- TO DO -
Stop after the line with "floor at Z = 0.": repeat exactly every line before it, beginning with the first, and that line itself.

- DATASET EXTRACT -
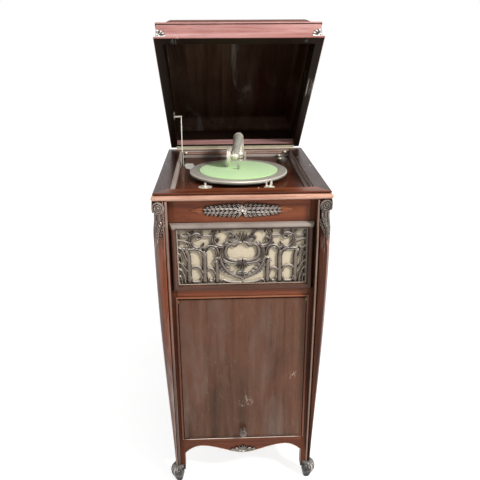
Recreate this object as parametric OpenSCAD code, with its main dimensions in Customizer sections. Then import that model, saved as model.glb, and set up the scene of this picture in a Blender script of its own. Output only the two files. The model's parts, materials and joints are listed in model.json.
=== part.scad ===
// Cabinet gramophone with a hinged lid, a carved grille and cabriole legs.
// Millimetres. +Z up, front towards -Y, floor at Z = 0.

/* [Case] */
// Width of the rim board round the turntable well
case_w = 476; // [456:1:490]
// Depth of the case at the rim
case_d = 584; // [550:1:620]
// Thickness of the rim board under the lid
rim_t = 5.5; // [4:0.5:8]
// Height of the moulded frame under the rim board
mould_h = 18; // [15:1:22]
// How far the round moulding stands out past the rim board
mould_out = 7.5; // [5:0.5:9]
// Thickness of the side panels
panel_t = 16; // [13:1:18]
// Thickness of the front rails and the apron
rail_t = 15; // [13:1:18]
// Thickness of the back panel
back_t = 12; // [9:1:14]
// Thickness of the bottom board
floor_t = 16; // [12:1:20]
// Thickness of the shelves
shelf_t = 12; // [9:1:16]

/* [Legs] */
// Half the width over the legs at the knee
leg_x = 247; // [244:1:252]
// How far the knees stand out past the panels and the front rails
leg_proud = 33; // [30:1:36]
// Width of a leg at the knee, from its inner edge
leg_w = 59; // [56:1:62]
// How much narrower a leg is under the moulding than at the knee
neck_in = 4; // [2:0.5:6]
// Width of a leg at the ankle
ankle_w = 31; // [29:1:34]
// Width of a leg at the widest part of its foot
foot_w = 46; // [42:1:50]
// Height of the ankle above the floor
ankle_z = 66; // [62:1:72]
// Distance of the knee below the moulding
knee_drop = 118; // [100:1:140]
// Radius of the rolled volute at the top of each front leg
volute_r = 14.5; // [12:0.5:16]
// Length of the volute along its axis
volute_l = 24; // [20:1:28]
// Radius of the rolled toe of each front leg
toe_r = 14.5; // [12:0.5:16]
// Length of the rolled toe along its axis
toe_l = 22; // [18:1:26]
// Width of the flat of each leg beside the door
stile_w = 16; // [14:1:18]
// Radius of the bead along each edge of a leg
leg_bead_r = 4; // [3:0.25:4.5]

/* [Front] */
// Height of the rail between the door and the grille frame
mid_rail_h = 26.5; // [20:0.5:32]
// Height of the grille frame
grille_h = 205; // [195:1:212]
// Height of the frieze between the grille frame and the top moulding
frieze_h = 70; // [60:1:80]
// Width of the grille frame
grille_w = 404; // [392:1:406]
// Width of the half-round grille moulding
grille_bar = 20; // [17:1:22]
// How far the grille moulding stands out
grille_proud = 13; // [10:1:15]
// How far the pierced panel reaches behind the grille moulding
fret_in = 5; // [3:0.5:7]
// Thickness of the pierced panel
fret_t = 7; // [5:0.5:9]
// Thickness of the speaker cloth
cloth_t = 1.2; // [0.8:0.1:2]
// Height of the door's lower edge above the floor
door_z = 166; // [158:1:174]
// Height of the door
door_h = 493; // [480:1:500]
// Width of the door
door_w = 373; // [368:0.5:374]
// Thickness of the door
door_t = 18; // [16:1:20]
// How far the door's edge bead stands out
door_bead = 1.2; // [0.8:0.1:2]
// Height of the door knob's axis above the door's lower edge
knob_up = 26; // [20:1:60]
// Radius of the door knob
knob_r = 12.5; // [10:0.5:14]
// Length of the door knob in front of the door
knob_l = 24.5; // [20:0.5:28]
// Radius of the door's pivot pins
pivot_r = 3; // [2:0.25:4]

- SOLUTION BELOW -
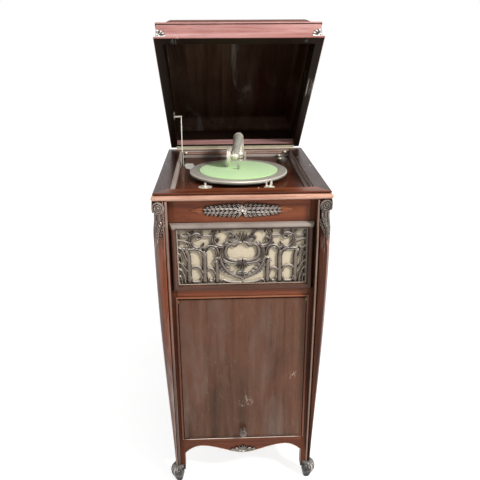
Recreate this object as parametric OpenSCAD code, with its main dimensions in Customizer sections. Then import that model, saved as model.glb, and set up the scene of this picture in a Blender script of its own. Output only the two files. The model's parts, materials and joints are listed in model.json.
=== part.scad ===
// Cabinet gramophone with a hinged lid, a carved grille and cabriole legs.
// Millimetres. +Z up, front towards -Y, floor at Z = 0.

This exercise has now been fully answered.